The pursuit takes both groups through a cemetery, where Wilkes and Maggie kiss before he stabs her and leaves her for dead. On his own now, Wilkes catches up with the trio at the funeral home. He kills a security guard and then Jack, who has broken off from the others. Dorothy and Alan have the body in the incinerator room and are waiting for the oven to heat up. When Wilkes arrives, they try to shoot and strangle him, but fail. Wilkes kills Alan, then Dorothy accidentally shoots herself when a bullet intended for the hitman bizarrely rebounds off a flimsy metal tray and strikes her in the middle of her forehead.

Wilkes finally recovers the body and calls his employer to inform him that everything is in order. While on the phone, however, he is shot by Maggie, who has survived the stabbing. She uses police tape found nearby to wrap up Wilkes' body and drags it to a dumpster. On the way, she passes a group of people and tells them it is part of her Halloween costume, an explanation they accept at face value.

==Production==
===Development===
On May 2, 2018, it was announced that the series had been titled Into the Dark and would premiere on October 5, 2018, with an episode entitled "The Body", directed by Paul Davis who co-wrote the script with Paul Fischer. Davis and Fischer were announced as producers and Alexa Faigen executive producer.

===Casting===
Simultaneously with the announcement of the series premiere, it was confirmed that Tom Bateman, Rebecca Rittenhouse, Aurora Perrineau, David Hull, and Ray Santiago would star in the episode.

==Release==
===Marketing===
On September 13, 2018, the first trailer for "The Body" was released. On October 1, 2018, a second trailer for the episode was released.

===Premiere===
On September 21, 2018, Into the Dark held its world premiere during the annual LA Film Festival in Los Angeles, California with a screening of "The Body" at the Writers Guild Theater.

==Reception==
The episode was met with a mixed response from critics upon its premiere. On the review aggregation website Rotten Tomatoes, the episode holds a 50% approval rating with an average rating of 5.44 out of 10 based on 18 reviews. The website's critical consensus reads, "With its clever blend of comedic skills and horrific thrills, "The Body" initially intrigues, but its thin plotting and stock characters fail to sufficiently fill the feature length run-time."

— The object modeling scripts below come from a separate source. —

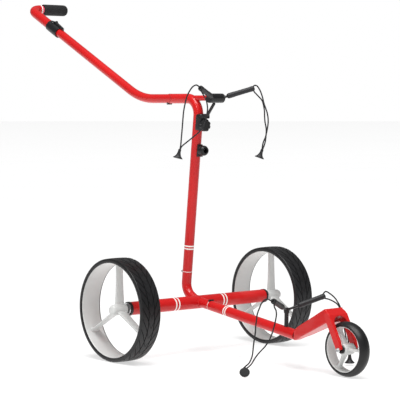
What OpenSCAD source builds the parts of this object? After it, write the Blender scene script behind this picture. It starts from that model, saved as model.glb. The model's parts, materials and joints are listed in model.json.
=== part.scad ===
// Three-wheeled electric golf trolley: tubular frame, twin in-axle motors, folding mast and drawbar.
// Millimetres. X is across the trolley, -Y is the travel direction, Z is up, the floor is z = 0.

/* [Wheels] */
// Diameter of each driven rear wheel
rear_wheel_d = 290; // [280:2:300]
// Width of each driven rear wheel
rear_wheel_w = 67; // [60:1:70]
// Distance between the outer faces of the rear wheels
track_w = 644; // [630:2:660]
// Diameter of the front wheel
front_wheel_d = 147; // [143:1:149]
// Distance from the rear axle to the front axle
reach = 607; // [600:1:614]

/* [Frame tubes] */
// Diameter of the axle tube
axle_d = 38; // [37:0.5:39]
// Diameter of the mast and chassis tubes
mast_d = 28.5; // [28:0.5:29]
// Diameter of the sliding drawbar tube
drawbar_d = 26.5; // [26:0.5:26.5]
// Outer diameter of the handle tube
handle_d = 29; // [29:0.5:30]
// Wall thickness of the frame tubes
wall = 1.8; // [1.5:0.1:2]

/* [Handle] */
// Height of the horizontal bar above the floor
bar_z = 733.5; // [725:0.5:740]
// Rise of the drawbar, in degrees
slope = 26.7; // [25:0.1:28]
// Distance from the rear axle back to the grip
grip_y = 837; // [820:1:845]
// Diameter of the foam grip
grip_d = 36; // [34:1:38]

/* [Hidden] */
$fn = 72;

red = "#d01820";
black = "#1c1c1e";
white = "#e8e8e4";
steel = "#b8bcc0";

// Side-view outline of the frame, as distances behind the rear axle and heights.
axle_z = rear_wheel_d / 2;
wheel_x = track_w / 2 - rear_wheel_w;
front_z = front_wheel_d / 2;
axle_y = (reach + front_z - grip_y - grip_d / 2) / 2;
axle_half = wheel_x - 2;
lean = 6.2;
foot_y = 48.5;
foot_z = 229.5;
foot_run = 30;
foot_bend = 40;
mast_bend = 46;
mast_top_z = bar_z - mast_bend - mast_bend * sin(lean);
mast_top_y = foot_y - (mast_top_z - foot_z) * tan(lean);
bend_centre_y = mast_top_y + mast_bend * cos(lean);
top_seam_y = 130;
bow_y = 264;
bow_r = 240;
bow_t = bow_r * tan(slope / 2);
droop = 7.8;
front_seam_y = -55;
front_axis_z = 147.2;

// Fold joints: a knuckle hinge on the edge of each tube seam.
gap = 0.15;
plug_len = 24;
plug_d = mast_d - 2 * wall;
knuckle_r = 3.4;
knuckle_w = 4;
notch_r = 3.8;
pin_r = 1.5;
run_fit = 0.05;
bend_step = 0.04;
lap = 0.3;

// Telescoping handle, measured along the sloping drawbar from its bow.
grip_s = (grip_y - bow_y) / cos(slope);
elbow_r = 36;
elbow_s = grip_s - elbow_r;
cable_bore = 18;
elbow_step = 0.2;
handle_start = 468;
drawbar_end = 560;
handle_bore = drawbar_d + 1.2;
collar_start = 463;
collar_len = 56;
collar_d = 35;
lever_pivot = 500;
lever_tip = 448;
ring_x = elbow_r;
dial_x = ring_x + 4;
grip_x = 48;
grip_end = 140;
button_d = 13;

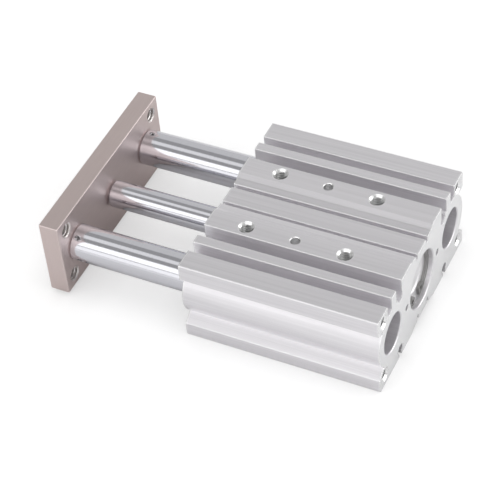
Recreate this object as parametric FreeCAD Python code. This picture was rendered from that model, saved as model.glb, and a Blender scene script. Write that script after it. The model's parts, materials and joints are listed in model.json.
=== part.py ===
"""Guided pneumatic cylinder with a 25 mm bore and a 50 mm stroke.

A compact cylinder sits between two guide rods in one extruded aluminium body. The piston rod and the
guide rods are screwed to a tool plate, which they carry as one carriage. The model stands with the
carriage run out.

Frame: millimetres, +X along the stroke towards the tool plate, +Y to the left when looking along +X,
+Z up. The origin is on the cylinder's axis, in the plane of the body's rear end face.
"""
import FreeCAD
import Part
import math
import os

# ---- Motion ------------------------------------------------------------------------------------
stroke = 50.0
stop_gap = 0.1                  # air left between the piston's stops at each end of the stroke

# ---- Cylinder ----------------------------------------------------------------------------------
cylinder_bore = 25.0
cover_mouth = 26.0              # wider mouth of the bore, so that a seal passes the ring groove
head_ring_recess = 2.5          # end face to retaining ring, at the rear
rod_ring_recess = 1.5           # the same at the front
head_cover_length = 6.3
rod_cover_length = 10.3
piston_length = 11.3
bumper_thickness = 1.5
bumper_gap = 1.0
cover_nose_diameter = 20.0      # covers are turned down inside, so that air gets past them
cover_land = 0.7                # collar on each side of a cover's seal
head_dish_diameter = 16.0       # dished face of the head cover
head_dish_depth = 0.6
cover_gap = 0.02                # radial gap of a cover in the bore
slide_gap = 0.05                # radial gap of what slides: seals, wear ring, piston rod
piston_gap = 0.3

# ---- Guides ------------------------------------------------------------------------------------
guide_pitch = 64.0
guide_rod_diameter = 16.0
bush_wall = 1.0
bush_length = 14.0
bush_spacing = 1.5
bush_gap = 0.03                 # radial running gap of a guide rod in its bush
press_gap = 0.01                # radial gap that stands for a press fit
scraper_bore = 22.0             # front counterbore that holds the felt and its holder
bore_bevel = 0.4                # edge break where a bore opens in an end face
guide_ring_recess = 1.2
guide_ring_lug_radius = 1.4     # small lugs, which clear the guide rod
guide_ring_lug_hole = 1.3
felt_length = 3.0
felt_holder_length = 2.2
felt_holder_gap = 0.4

# ---- Piston rod and tool plate -----------------------------------------------------------------
piston_rod_diameter = 12.0
plate_width = 91.0
plate_height = 38.0
plate_thickness = 9.0
plate_standoff = 7.0            # plate to body with the carriage run in
plate_edge_round = 0.5
rod_seat_depth = 1.0            # shallow seats in the plate that locate the rods
rod_seat_step = 1.6             # radial step from a rod's shoulder to the spigot in its seat
rod_seat_gap = 0.05
piston_rod_bevel = 1.2          # on the shoulders, where the rods butt on the plate
guide_rod_bevel = 0.6
guide_rod_lead = 0.8            # chamfer on a guide rod's free end
spigot_step = 2.0               # radial steps of the piston rod's riveted end
rivet_step = 1.0

# ---- Body section ------------------------------------------------------------------------------
body_width = 93.0
body_height = 42.0              # over the ridges
spine_width = 9.1               # raised strip on the centre line
spine_drop = 2.1                # spine below the ridges
hairline_width = 1.7            # narrow grooves on both sides of the spine
hairline_depth = 2.5
ledge_drop = 1.9
ramp_width = 2.2
ramp_drop = 1.3
ridge_width = 9.8               # flat that carries the mounting holes
switch_slot_width = 5.8
switch_slot_depth = 7.6
switch_groove_diameter = 4.8    # round groove at the foot of the slot, for a position switch
switch_mouth_width = 2.6        # mouth of the lower switch grooves, which have no wide slot
switch_mouth_depth = 3.7        # down to the groove's centre
rib_width = 4.6
rib_drop = 0.3
relief_width = 4.5
relief_depth = 7.0
ear_drop = 0.9                  # ears at the upper corners, below the ridges
ear_height = 8.4
ear_flare = 0.9                 # how much thicker the ear is at its root than at its edge
foot_height = 6.7               # feet at the lower corners, level with the lower ridges
foot_flare = 5.4
corner_root = 39.0              # distance from the centre line at which ear and foot meet the lobe
lobe_wall = 5.4                 # wall round a guide bore
edge_round = 0.4
groove_round = 0.3
ear_round = 0.8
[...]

In a positive review, Screen Rants Kevin Yeoman praised the first episode saying, "The pacing is swift, the action is bloody and well choreographed — especially the showdown in a funeral home — and the characters (i.e., the victims) all have just the right sort of personalities that make them feel relatable and somewhat likable, but watching them be picked off one by one is still a lot of fun." In a more mixed assessment, Varietys Daniel D'Addario criticized the series, calling the premiere "not good", and panning the acting, over-reliance on gore, and ineffectual twist ending.

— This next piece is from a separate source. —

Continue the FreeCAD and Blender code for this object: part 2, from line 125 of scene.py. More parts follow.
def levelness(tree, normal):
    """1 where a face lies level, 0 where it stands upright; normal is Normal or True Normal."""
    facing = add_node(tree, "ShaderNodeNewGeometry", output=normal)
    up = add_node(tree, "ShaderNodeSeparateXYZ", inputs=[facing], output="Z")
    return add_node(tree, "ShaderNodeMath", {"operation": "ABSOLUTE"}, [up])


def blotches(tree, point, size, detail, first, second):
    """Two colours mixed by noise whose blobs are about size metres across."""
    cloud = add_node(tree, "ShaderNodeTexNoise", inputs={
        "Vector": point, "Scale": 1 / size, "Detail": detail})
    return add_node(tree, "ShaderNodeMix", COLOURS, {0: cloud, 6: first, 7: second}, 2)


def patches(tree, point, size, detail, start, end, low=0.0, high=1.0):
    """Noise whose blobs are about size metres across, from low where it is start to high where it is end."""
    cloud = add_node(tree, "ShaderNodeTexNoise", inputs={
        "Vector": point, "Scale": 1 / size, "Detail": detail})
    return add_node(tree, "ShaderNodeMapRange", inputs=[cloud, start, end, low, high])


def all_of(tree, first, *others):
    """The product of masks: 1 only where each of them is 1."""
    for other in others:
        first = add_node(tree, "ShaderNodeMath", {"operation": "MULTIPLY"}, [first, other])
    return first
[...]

In a more outright negative critique, Pastes Jacob Oller gave "The Body" a rating of 3.7 out of 10 and said, "The fundamental problem is that overwritten dialogue has been brought in to compensate for the simple, clever, yet underwritten premise to eat up time. It all adds up to boredom when the potential scenarios to come out of said premise—or the settings—aren't explored." In another unfavorable evaluation, The Los Angeles Timess Lorraine Ali referred to the series as more "chill than chilling" and stated that the first episode "quickly devolves from creepy to irritating thanks to 80 long minutes to fill, a plot with few surprises and an overwrought love affair with B-movie horror." In a further adverse editorial, Colliders Haleigh Foutch was equally critical saying, "the execution leaves a lot to be desired in the first episode, "The Body", which struggles to merit its feature length run time and fails to provide a sense of personality for the series."